第一に、呼吸停止時に最も大切なことは、十分な酸素を脳細胞に速やかに送り込むことです。何故なら、酸素を蓄積する事のできない脳細胞は、酸素が3〜4分間も送られてこないと、どんどん細胞が破壊されて二度と元に回復できないからです。つまり、脳の障害の原因は、時間の経過と供に加速されるということです。特に脳血管の血栓や内出血があれば、空気中の酸素より高濃度の酸素を血管のバイパスを通じて脳細胞に送り込むことが急がれます。これによって細胞破壊を最小限度に食い止めることができるわけです。
第二に、人間の1回の換気量は、体重1キロに対し10ccといわれ、成人の場合は、450〜500cc/分であり、呼吸回数は15〜20回程度です。
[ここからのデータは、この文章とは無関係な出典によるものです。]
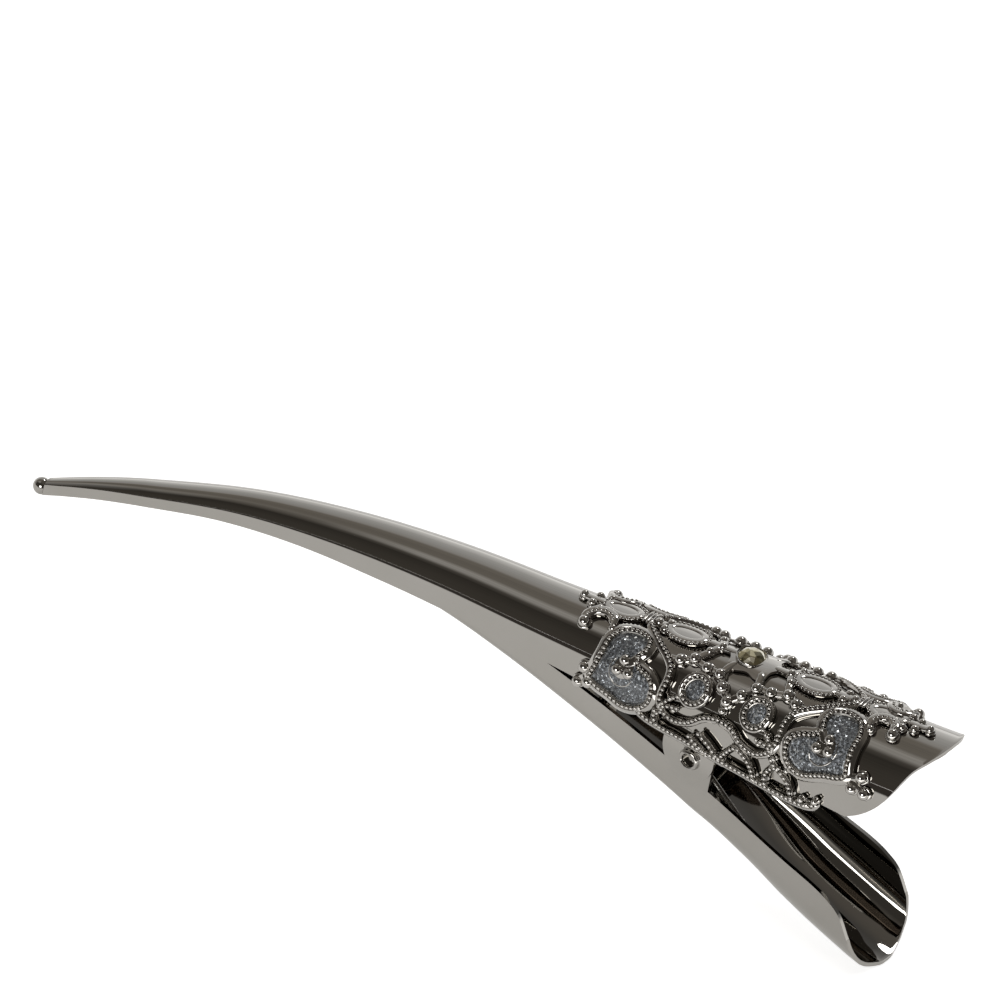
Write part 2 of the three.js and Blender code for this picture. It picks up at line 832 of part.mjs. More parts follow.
function ornament() {
  const pieces = [];
  const cup_middle = stone_radius + setting_gap + stone_cup_wall / 2;
  const neck_shares = [neck_start_shares, [cup_middle / ornament_half_length, 0]];
  for (const end of ends) {
    for (const shares of [ridge_bar_shares, ridge_link_shares, neck_shares]) {
      pieces.push(rail(mirrored(shares, end, 1)));
    }
    const far_scroll = mirrored(scroll_shares, end, -1).reverse().slice(1);
    pieces.push(rail([...mirrored(scroll_shares, end, 1), ...far_scroll]));
    pieces.push(rail(mirrored(ovalOutline(end_cell), end, 1), rail_radius, true));
    pieces.push(rail(mirrored(ovalOutline(mid_cell), end, 1), rail_radius, true));
    pieces.push(...mirrored(ridge_ball_shares, end, 1).map(ball));
    for (const side of sides) {
      const quarter = (shares) => mirrored(shares, end, side);
      const rails = [
        hook_shares,
        curl_shares,
        stone_arm_shares,
        cluster_arm_shares,
        cell_arm_shares,
        leaf_arm_shares,
        junction_arm_shares,
        island_arm_shares,
        outer_arm_shares,
      ];
      pieces.push(...rails.map((shares) => rail(quarter(shares))));
      const balls = [leaf_ball_shares, outer_ball_shares, side_ball_shares].flat();
      pieces.push(...quarter(balls).map(ball));
      const [centre] = quarter([leaf_centre_shares]);
      pieces.push(tray(quarter(leaf_outline_shares), centre), leafIsland(end, side, 0));
      const floor_top = floor_lift + floor_thickness;
      const [dot] = quarter([dot_centre_shares]);
      pieces.push(cup(dot, dot_cup_radius, dot_cup_wall));
      const [cluster] = quarter([outer_cluster_shares]);
      pieces.push(disc(cluster, cluster_radius, floor_lift, floor_top, dot_sides));
    }
  }
  for (const side of sides) {
    const half = (shares) => mirrored(shares, 1, side);
    const front_chain = mirrored(chain_shares, -1, 1).reverse().slice(1);
    pieces.push(ballChain(half([...chain_shares, ...front_chain])));
    const rails = [
      chain_drop_shares,
      border_shares,
      diagonal_shares,
      front_strut_shares,
      rear_strut_shares,
      rear_window_shares,
    ];
    pieces.push(...rails.map((shares) => rail(half(shares))));
    pieces.push(...half(lobe_ball_shares).map(ball));
  }
  pieces.push(cup([0, 0], stone_radius + setting_gap, stone_cup_wall));
  return joined(pieces);
}

function leafFill(end, side) {
  const outline = mirrored(leaf_outline_shares, end, side);
  const [centre] = mirrored([leaf_centre_shares], end, side);
  const arm = mirrored(island_arm_shares, end, side);
  const drawn_in = rim_width / 2 + setting_gap;
  const fill_top = fill_lift + fill_thickness;
  const rings = [
    halfWay(outline, centre, fill_lift),
    outlineRing(outline, fill_lift, drawn_in),
    outlineRing(outline, fill_top, drawn_in),
    halfWay(outline, centre, fill_top),
  ];
  return capped(overShell(...centre, fill_lift), rings, overShell(...centre, fill_top))
    .subtract(leafIsland(end, side, setting_gap))
    .subtract(rail(arm, rail_radius + setting_gap * Math.SQRT2));
}

function dotFill(end, side) {
  const [centre] = mirrored([dot_centre_shares], end, side);
  const radius = dot_cup_radius - setting_gap;
  return disc(centre, radius, fill_lift, fill_lift + fill_thickness, dot_sides);
}

// Faceted stone: a girdle with a flat table above it
function centreStone() {
  const table = stone_radius * stone_table_share;
  const profile = [
    new THREE.Vector2(0, 0),
    new THREE.Vector2(stone_radius, 0),
    new THREE.Vector2(stone_radius, stone_girdle_height),
    new THREE.Vector2(table, stone_height),
    new THREE.Vector2(0, stone_height),
  ];
  const geometry = new THREE.LatheGeometry(profile, stone_facets);
  return standOnShell(geometry, [0, 0], fill_lift);
}

const clip = new THREE.Group();
clip.name = "hair_clip";

function addPiece(name, geometry, material) {
  const mesh = new THREE.Mesh(geometry, material);
  mesh.name = name;
  clip.add(mesh);
}

addPiece("upper_jaw", toGeometry(upperJaw()), gunmetal);
addPiece("lower_jaw", toGeometry(lowerJaw()), gunmetal);
addPiece("pivot_pin", crossPin(), gunmetal);
addPiece("torsion_spring", spring(), spring_steel);
addPiece("filigree_plate", toGeometry(ornament()), cast_gunmetal);
addPiece("centre_stone", toGeometry(centreStone()), smoky_stone);
for (const end of ends) {
  for (const side of sides) {
    const place = `${end < 0 ? "front" : "rear"}_${side > 0 ? "left" : "right"}`;
    addPiece(`${place}_glitter_leaf`, toGeometry(leafFill(end, side)), glitter_enamel);
    addPiece(`${place}_glitter_dot`, toGeometry(dotFill(end, side)), glitter_enamel);
  }
}

// The origin is under the middle of the clip
clip.position.x = -(clip_length - bead_radius) / 2;

export default clip;
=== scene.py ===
# A long beak hair clip in dark mirror plating. A domed upper jaw and a channel-shaped lower jaw turn
# on a cross pin, and a cast openwork with glitter enamel and one faceted stone wraps the upper jaw.
# Sizes are in millimetres from the tip bead until a piece is finished, then in metres.
import math
import bpy
import bmesh
from mathutils import Matrix, Vector


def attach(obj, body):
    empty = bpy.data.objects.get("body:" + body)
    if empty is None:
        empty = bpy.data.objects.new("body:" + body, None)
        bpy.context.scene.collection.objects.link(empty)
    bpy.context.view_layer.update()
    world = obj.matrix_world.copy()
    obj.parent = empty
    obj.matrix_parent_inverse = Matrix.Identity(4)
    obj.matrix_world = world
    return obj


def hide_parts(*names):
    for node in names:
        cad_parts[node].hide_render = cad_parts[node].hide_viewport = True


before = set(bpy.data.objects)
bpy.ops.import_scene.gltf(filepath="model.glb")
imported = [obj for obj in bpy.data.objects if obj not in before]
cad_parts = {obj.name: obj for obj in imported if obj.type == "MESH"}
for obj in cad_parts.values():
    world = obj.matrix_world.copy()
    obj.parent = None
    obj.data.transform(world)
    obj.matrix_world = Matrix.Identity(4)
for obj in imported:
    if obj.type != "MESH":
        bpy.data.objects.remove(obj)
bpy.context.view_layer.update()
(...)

人工蘇生器は小児から成人まで幅広く、対応できるようにこれらの数値が自動制御されているので安心して使用できます。
第三に、人工呼吸は、施術者の都合で中止するわけにはいきませんが、人工蘇生器を使用している場合、救急車で病院への搬送中も継続して人工呼吸を行えるわけです。(ガスボンベが満タン時で約20分連続使用できます。)交通事情の悪化で、救急車の現場到着に時間がかかる地域では、特に大切です。
第四に、被災者の口やおう吐物に直接接触しないので施術者を肝炎・エイズ等の二次感染から守れます。
第五に、吸気・呼気の呼吸リズムを自然呼吸と同じように整えることによって、肺胞でのガス交換をスムーズに行い、脳細胞への酸素供給を間断なく行えます。手動による人工呼吸では、肺の弾性による呼気となりますが、自然呼吸のようにはいかず、時間のズレが生じてきます。通常、吸気と呼気の呼吸相比は1:2ですが、人工蘇生器はこの相比に合わせて人工呼吸ができます。